Технически такая объективация реализуется в намерении очистить пейзаж, сделать его абстрактным, словно увиденным с высоты. Гронский очищает ландшафты светом, холодом, устойчивостью, выбором погоды и времени года — зимний серый полдень без теней супрематичен сам по себе. На его фотографиях высокое серое небо, вымороженный воздух, статичная композиция. Попавшие в кадр животные неподвижно позируют и не собираются никуда двигаться. Устойчивость создает впечатление связи открытого бесконечного объема и остановленного времени — впечатление монументальности, но также и впечатление пограничного опыта жизни, в основе которого лежит созерцание, примиряющее избыток пустоты с неподвижностью времени. Гронский показывает очищенный от суеты мир как еще одну возможность примирения времени и пространства. Другой формой такого примирения является смерть, о чем также напоминает монумент.
Впечатление монументальности пейзажных фотографий Гронского находит опору в гегелевской идее, что время — истина пространства. Еще более отчетливо и последовательно эта идея воплощается в работах Сугимото.
Хироси Сугимото концептуализирует манипуляции с техникой съемки; он говорит об «экспозиции времени». Сугимото предъявляет образы мира, где очень долгая выдержка или сознательная расфокусировка помогают осознать пространство вне его собственных границ и поколебать когнитивные основы нашего восприятия, сформированные нашим рождением и существованием в физической реальности. Сугимото обращается с пейзажными образами как с реди-мейдами, как адепт Флюксуса и идейный наследник Дюшана. Он приехал в Лос-Анджелес в 1970‑м (и в 1974‑м переехал в Нью-Йорк), в то время, когда рождались и набирали силу минимализм и концептуальное искусство. Вдохновленный систематическими аспектами минималистской живописи и скульптуры, он разрабатывает свои темы в долгих фотографических сериях. Многочасовые выдержки и камеры большого формата обеспечили Сугимото репутацию художника, открывающего новую потенциальность искусства в предельной вооруженности техногенного видения. Некоторые внутренне проблематичные и значимые для себя серии Сугимото продолжает до сих пор. Например, «Диорамы» — первая серия, принесшая ему известность, продолжается с 1976 года. Серия фотографий старых американских кинотеатров «Theatres» была начата через год после нее и развивается до сих пор. Объектом съемки являются сияющий экран в центре композиции, сам кинозал и ряды театральных кресел в нем, архитектурные или природные детали. Эта серия — наиболее ясный пример абстрагирования времени, накопления его в плоскости фотографического кадра и превращения в светящиеся изображения объемов.

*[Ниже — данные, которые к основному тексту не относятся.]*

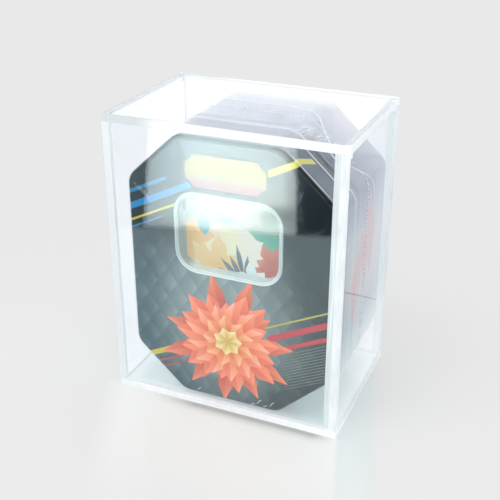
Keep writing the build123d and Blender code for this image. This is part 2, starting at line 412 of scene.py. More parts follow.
# %% Stripes
STRIPE_SLOPE = math.radians(26)
PIN_PITCH = 1.9
# offset from the tin's middle across the slope, half width, from x, to x, colour
STRIPES = [
    (71.5, 1.1, -70, -40, "0A78A4"), (62.8, 2, -70, -22, "0C7CB4"), (54.6, 0.7, -70, -30, "BDB13A"),
    (50.2, 0.5, -70, -44, "0A78A4"), (53.7, 1.9, 22, 66, "D0C736"), (-36, 0.55, 14, 65.6, "B0A83C"),
    (-43.5, 2, 26, 65.6, "BE2430"), (-52, 1.4, 34, 65.6, "C02A2E"), (-34.5, 1.8, -70, -30, "CBB41C"),
    (-41, 0.6, -70, -24, "B83440"), (-45.6, 0.45, -70, -26, "B0343E"),
]


def with_stripes(colour, x, y, z):
    """Racing stripes at one slope, and a block of fine pinstripes at the lower right."""
    slant = both(z, math.cos(STRIPE_SLOPE))
    slant = add("Math", [x, -math.sin(STRIPE_SLOPE), slant], "MULTIPLY_ADD")
    lean = add("MapRange", [y, FACE_Y + 6, FACE_Y + 24, 0, 7.4])
    slant = add("Math", [slant, lean], "ADD")
    for offset, half, start, end, code in STRIPES:
        reach = band(x, (start + end) / 2, (end - start) / 2, 0.6)
        colour = paint(colour, code, both(band(slant, offset, half), reach))
    pins = add("Math", [slant, PIN_PITCH], "DIVIDE")
    pins = band(add("Math", [pins], "FRACT"), 0.5, 0.13, 0.06)
    block = both(band(slant, -67, 12), band(x, 53, 16, 6))
    return paint(colour, "70776C", both(pins, block))


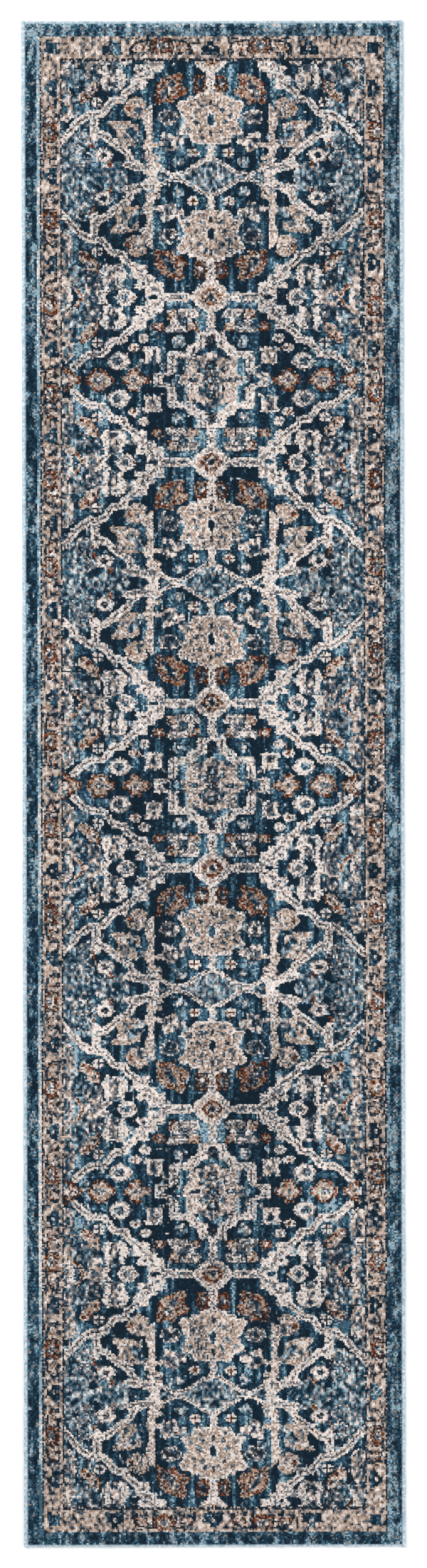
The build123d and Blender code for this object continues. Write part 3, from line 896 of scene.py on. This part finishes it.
# %% Tables of how corners and tips lie
valley_depth = 1.5
corner_shape = (tufts_along + 1, tufts_across + 1)
corner_z = -valley_depth + chance.normal(0, 0.22, corner_shape)
corner_x = chance.normal(0, 0.22, corner_shape)
corner_y = chance.normal(0, 0.22, corner_shape)
corner_x[:, [0, -1]] = 0
corner_y[[0, -1], :] = 0
tip_z = np.clip(-0.35 + chance.normal(0, 0.3, tuft_x.shape), -1.1, 0.1)
tip_x = chance.normal(0, 0.38, tuft_x.shape)
tip_y = chance.normal(0, 0.38, tuft_x.shape)


def solo(item):
    """Selects one object alone and makes it active."""
    bpy.ops.object.select_all(action="DESELECT")
    item.select_set(True)
    bpy.context.view_layer.objects.active = item


def coordinates(mesh):
    """A mesh's vertices as rows of x, y and z."""
    flat = np.zeros(len(mesh.vertices) * 3)
    mesh.vertices.foreach_get("co", flat)
    return flat.reshape(-1, 3)


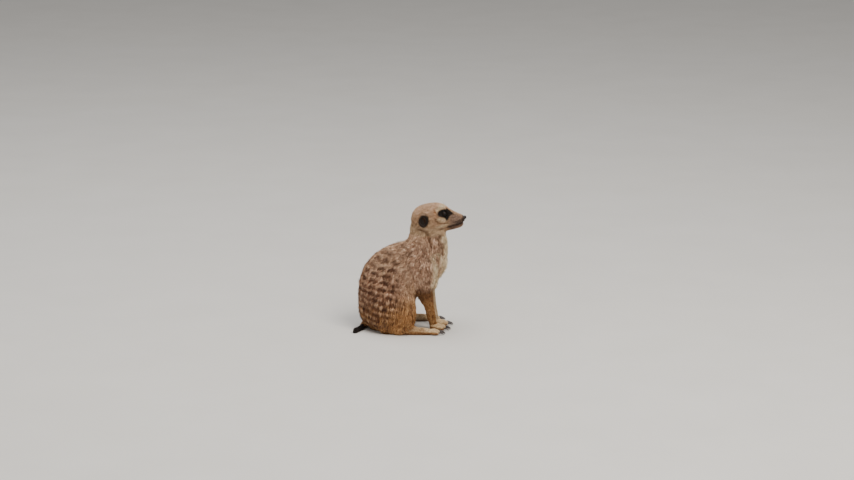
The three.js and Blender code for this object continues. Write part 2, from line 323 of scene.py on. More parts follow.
def rounded(piece, levels):
    rounding = piece.modifiers.new("rounding", "SUBSURF")
    rounding.levels = rounding.render_levels = levels


def tint(mesh, colours):
    """Gives each of a mesh's points its colour, with nothing see-through."""
    colours = np.concatenate((colours, np.ones((len(colours), 1))), 1)
    mesh.color_attributes.new("fur", "FLOAT_COLOR", "POINT").data.foreach_set("color", colours.ravel())


def evaluated(piece):
    """The piece's mesh with its modifiers applied, in place of the piece."""
    mesh = bpy.data.meshes.new_from_object(piece.evaluated_get(bpy.context.evaluated_depsgraph_get()))
    bpy.data.objects.remove(piece)
    return mesh


def joined_solid(name):
    """A node's solid, with the corners that its triangles share made one."""
    solid = bmesh.new()
    solid.from_mesh(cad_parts[name].data)
    bmesh.ops.remove_doubles(solid, verts=solid.verts, dist=SAME_PLACE)
    return solid


def globe(radius):
    shape = bmesh.new()
    bmesh.ops.create_uvsphere(shape, u_segments=48, v_segments=32, radius=radius)
    return shape


def rings_to_skin(shape, rings):
    """Faces from each ring to the next, and over both ends."""
    for low, high in zip(rings, rings[1:]):
        for k in range(len(low)):
            shape.faces.new((low[k - 1], low[k], high[k], high[k - 1]))
    shape.faces.new(rings[0])
    shape.faces.new(rings[-1])


def read(rows, field, width, kind=float):
    """One field of all of a mesh's vertices, edges, corners or triangles, as a table."""
    flat = np.empty(len(rows) * width, kind)
    rows.foreach_get(field, flat)
    return flat.reshape(-1, width)


def places(mesh):
    """A mesh's vertices, in millimetres."""
    return read(mesh.vertices, "co", 3) / MM


def normals_of(mesh):
    return read(mesh.vertices, "normal", 3)


def put(mesh, points):
    mesh.vertices.foreach_set("co", (points * MM).ravel())
    mesh.update()


def unit(vectors):
    return vectors / np.maximum(np.linalg.norm(vectors, axis=-1, keepdims=True), 1e-9)


def lengths(vectors):
    return np.linalg.norm(vectors, axis=1)


def bell(values, width):
    """1 where the value is 0, falling to 0 over this width on either side."""
    return np.exp(-((values / width) ** 2))


def both_sides(points):
    """The points of both sides of the body, laid onto its left one."""
    return np.stack((points[:, 0], np.abs(points[:, 1]), points[:, 2]), 1)


def step(low, high, values):
    """0 below low, 1 above high, and smooth between."""
    t = np.clip((values - low) / (high - low), 0, 1)
    return t * t * (3 - 2 * t)


def from_segment(points, start, end):
    """How far each point is from the straight line between two places, and that line's way."""
    start, end = np.array(start, float), np.array(end, float)
    way = end - start
    share = np.clip((points - start) @ way / (way @ way), 0, 1)
    return lengths(points - start - share[:, None] * way), way


# ---- how the coat lies

# For each part of the body: the coat's length, how high it stands, a tuft's width and the space between
# tufts, in millimetres.
FUR = {
    "head": (4.4, 1.4, 0.42, 0.50),
    "ear": (2.6, 0.6, 0.38, 0.50),
    "jaw": (3.0, 0.8, 0.40, 0.48),
    "neck": (8.5, 3.2, 0.72, 0.74),
    "trunk": (9.4, 4.2, 0.74, 0.72),
    "thigh": (9.5, 3.7, 0.78, 0.74),
    "upper_arm": (8.5, 3.0, 0.74, 0.74),
    "forearm": (4.6, 1.2, 0.50, 0.62),
    "forepaw": (2.2, 0.42, 0.34, 0.52),
    "hind_foot": (2.8, 0.5, 0.38, 0.56),
    "tail_tip": (8.0, 2.2, 0.62, 0.62),
    "tail": (6.5, 1.8, 0.62, 0.70),
}
MUZZLE_FUR = (2.0, 0.45, 0.30, 0.42)
LENGTH, STAND, WIDTH, SPACING = range(4)  # the order of these sizes

# The lines along which the coat lies, from where it starts to where it ends.
LIE = {
    "head": [((128, 0, 165), (62, 0, 176)), ((112, 0, 158), (56, 0, 140)), ((56, 0, 178), (46, 0, 148))],
    "ear": [((74, 0, 165), (54, 0, 160))],
    "jaw": [((124, 0, 152), (85, 0, 146)), ((127, 0, 158), (121, 0, 146))],
    "neck": [((52, 0, 165), (44, 0, 125)), ((96, 0, 145), (100, 0, 105))],
    "trunk": [
        ((44, 0, 128), (8, 0, 112)),
        ((8, 0, 112), (-22, 0, 75)),
        ((-22, 0, 75), (-24, 0, 10)),
        ((70, 0, 115), (30, 0, 60)),
        ((30, 0, 60), (18, 0, 5)),
        ((100, 0, 112), (84, 0, 70)),
        ((84, 0, 70), (50, 0, 30)),
    ],
    "thigh": [((5, 34, 68), (-8, 34, 5)), ((45, 34, 62), (42, 34, 8))],
    "upper_arm": [((66, 25, 112), (66, 25, 60))],
    "forearm": [((66, 24, 70), (80, 12, 10))],
    "forepaw": [((78, 11, 8), (100, 12, 4))],
    "hind_foot": [((20, 38, 8), (90, 38, 4))],
}
TAIL_LINE = [
    (-8, 0), (-4, 16), (0, 38), (8, 57), (11, 73), (1, 84),
    (-11, 78), (-17, 60), (-19, 39), (-20, 16), (-25, -10), (-36.5, -34),
]
LIE["tail"] = LIE["tail_tip"] = [((*a, 6), (*b, 5)) for a, b in zip(TAIL_LINE, TAIL_LINE[1:])]
PARTS = list(FUR)
LIMBS = ("thigh", "upper_arm", "forearm", "forepaw", "hind_foot")


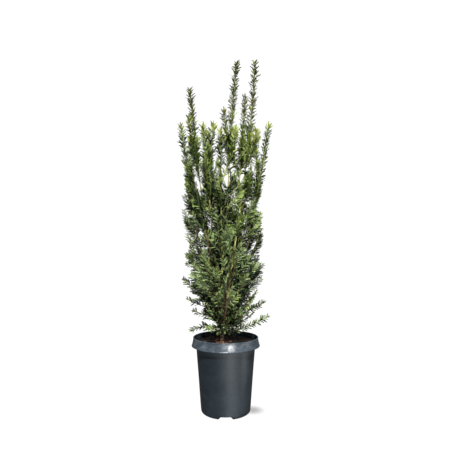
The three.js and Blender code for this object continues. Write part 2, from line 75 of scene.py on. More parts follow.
# Plant: the values that its solids are grown from
GAP = 0.3
UP = np.array([0.0, 0.0, 1.0])
RIGHT = np.array([1.0, 0.0, 0.0])
GOLDEN_ANGLE = math.radians(137.5)
TRUNK_FOOT = [-11, 0, SOIL_TOP + GAP]
TRUNK_BENDS = [[12, -2, 400], [73, -22, 700]]
TRUNK_TIP = [83, -25, 972]
TRUNK_MORE = [[85, -62, 764]]
TRUNK_RADII = {"low": 3.9, "high": 1.6, "flare": 3.4, "flare_height": 10, "lobes": 3, "depth": 0.16}
STEMS = [
    ("stem_far_left", 209, [-127, -15, 793], [[-95, -58, 742]]),
    ("stem_right", 216, [125, 10, 802], [[93, 78, 748]]),
    ("stem_front", 224, [-14, -95, 754], [[27, -82, 764]]),
    ("stem_left", 235, [-105, 20, 911], [[-104, -22, 814]]),
    ("stem_back_right", 243, [60, 76, 912], [[57, 104, 800], [14, 104, 796]]),
    ("stem_front_left", 254, [-61, -65, 778], [[-33, -46, 786]]),
    ("stem_back_left", 267, [-54, 90, 806], [[-98, 64, 770]]),
    ("stem_middle", 286, [33, 35, 999], [[-6, 24, 850]]),
]
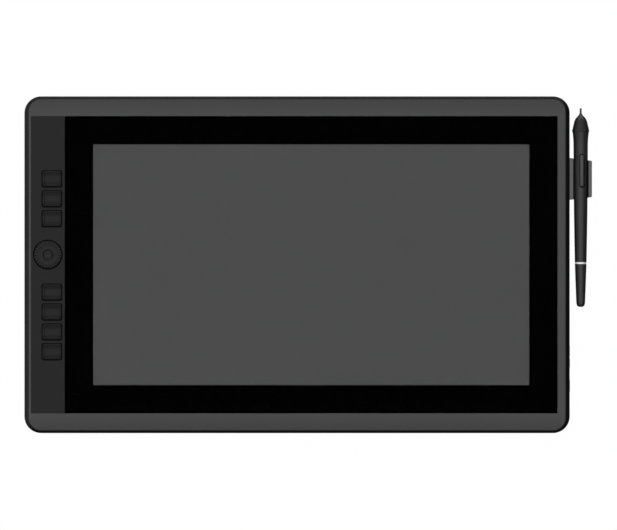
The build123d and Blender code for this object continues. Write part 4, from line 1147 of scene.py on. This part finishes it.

Сугимото интересуют взаимосвязи размерностей нашего мира, его фундаментальные основы, которые открываются искусству. Эту работу можно увидеть в минималистичных «Морских пейзажах» («Seascapes»). Сугимото начал эту серию в 1980 году, и там только изображение бесконечной воды — со всего мира. Каждая перспектива независимо от географии, топографии, климата и временной зоны разделена линией горизонта на море и небо ровно посередине. Взгляд погружается в тонкие оттенки серого и прочитывает в них расстояние. Эти абстрактные образы обычно сравнивают с живописью Марка Ротко. Хироси Сугимото говорит о явлении мира из воды и воздуха в присутствии света, об успокаивающем возвращении в наследственный дом. В 1990‑х Сугимото начал свою «Архитектуру» — серию намеренно размытых широкоформатных фотографий знаменитых произведений модернистской архитектуры, среди которых башни Всемирного торгового центра, Эмпайр Стейт Билдинг, Сигрем Билдинг ван дер Роэ и часовня Ле Корбюзье в Роншане. В этих расфокусированных картинах едва узнаваемые здания опознаются как знак — с помощью искусственного эффекта Сугимото привлекает внимание к механике памяти и восприятия.
Пейзаж, о котором мы говорим, открывает пространство, сообщающее нам о своей объектности. В фотографии пейзажа мы обнаруживаем усилия пространства стать вещью. Оно делает это разными формами абстрагирования себя в фотографической репрезентации. Став абстрактным, оно показывает свою механику, структуры. Пустой открытый объем превращается в вещь, которая находится в реальности рядом с нами. Искусство сообщает нам о некой новой ситуации. Или, скорее, создает ее. Логично предположить, что это ситуация зрителя, в котором произведение — картина или фотография — развенчав мимесис и утвердив себя в качестве объекта (а не окна в мир), находящегося рядом со зрителем, теперь разоблачает зрителя как субъекта пространственной рефлексии. Его видение расколото, фотографическое изображение находится одновременно в реальной и воображаемой действительности.
Вещью реальности теперь становится само представление зрителя. Об этом сообщает нам современный пейзаж. Однако эта новая ситуация — в той же мере ситуация зрителя, в какой и ситуация реальности. Пространство оказывается продуктом нашего представления о нем, и это и есть та вещь, которую стремится обнаружить современный пейзаж в себе самом.